There also isn’t a good way to know what’s happening: You can file an access to information request to find out when your case file was last looked at, but there’s no way to make the IRCC assess it any faster. Your application gets black-boxed.

IRCC is the most complained-about federal institution. In 2019-2020, IRCC received 116,928 access to information requests (42 per cent more than 2018-19), and 4,298 complaints (670 per cent more than 2018-19).

The Information Commissioner of Canada tabled a report in May that investigated “the dramatic increase in complaints filed against IRCC in recent years,” which concluded that “the extraordinarily high number of requests, and correspondingly high numbers of complaints, is the direct result of applicants and/or their representatives being unable to obtain information they are seeking.”

More anecdotally, nobody I know personally has had a good experience with PR. I know: someone who had eligibility requirements change while her application was processing, setting her back two years; a couple who were deemed not useful to Canada despite one of them being a nurse; a woman whose green card took two years to process, leaving her unable to legally work while she waited; someone else whose application was denied, then reversed once he raised the money to appeal the decision in court.

Taken together, this paints a picture of the worst kind of bureaucracy — one where officers will reject applications so they can “move on to their next task,” ignore old applications in favour of processing new ones within six months, and leave applicants in the dark about what’s going on.

The Solution

There’s various different ways to help fix immigration, ranging from banal to revolutionary.

First, there’s what’s already happening: the IRCC can hire more officers to process cases, and commit to implementing the steps that the Information Commissioner has outlined to improve transparency. That’s the easy stuff.

The government can also abolish the medical exam and the invasive questioning of immediate family members’ medical conditions. Both are ableist and exclusionary: health shouldn’t be a factor in immigration, which is fundamentally an economic or labour issue.

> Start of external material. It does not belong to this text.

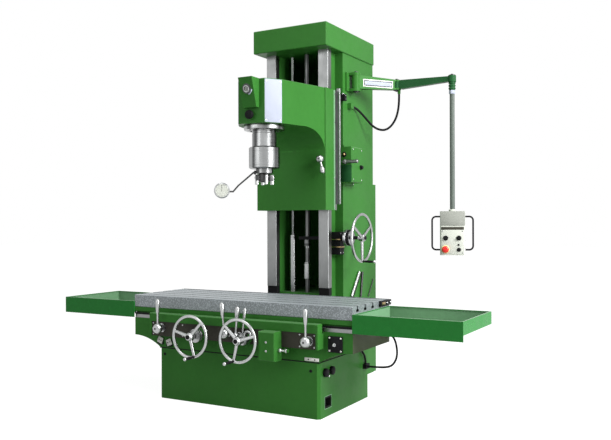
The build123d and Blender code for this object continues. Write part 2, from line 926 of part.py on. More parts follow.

Next, the government can overhaul what programs applicants are eligible under. There’s a whole web of them, depending on if you’re applying provincially or federally, or as a refugee, or through family reunification, or anything else. Anything with work requires a certain level, or sometimes even a certain income threshold; what if the government just allowed every immigrant with a job, no matter its class, to stay?

But immigrants are also less likely to get hired into jobs, full stop. So tying immigration to job status would still lead to migrants being unable to stay due to discriminatory hiring practices. And people shouldn’t be deemed worthy or not based on their employment status anyways; so what if Canada didn’t tie immigration to jobs at all?

What if Canada became a country of open borders?

Many groups have been pushing for this for a long time. Migrant Rights Network, for instance, demands permanent residency for all immigrants — not just the right to stay in Canada indefinitely, but the right to be treated equally to others.

No One Is Illegal is premised on the idea that people migrating in search of a better life should not and cannot be illegal. The group juxtaposes that against the way countries steal land and engage in colonial practices to expand borders. (One of their slogans is “Canada Is Illegal.”)

Canada opening its borders could look like giving all current temporary and undocumented residents leave to stay permanently, without making them apply and pay endless fees to do so. The country could offer language classes instead of language tests, or provide employment training instead of employment barriers.

Instead of kicking away people, why not help them? That’s what a country that welcomes immigrants would really look like.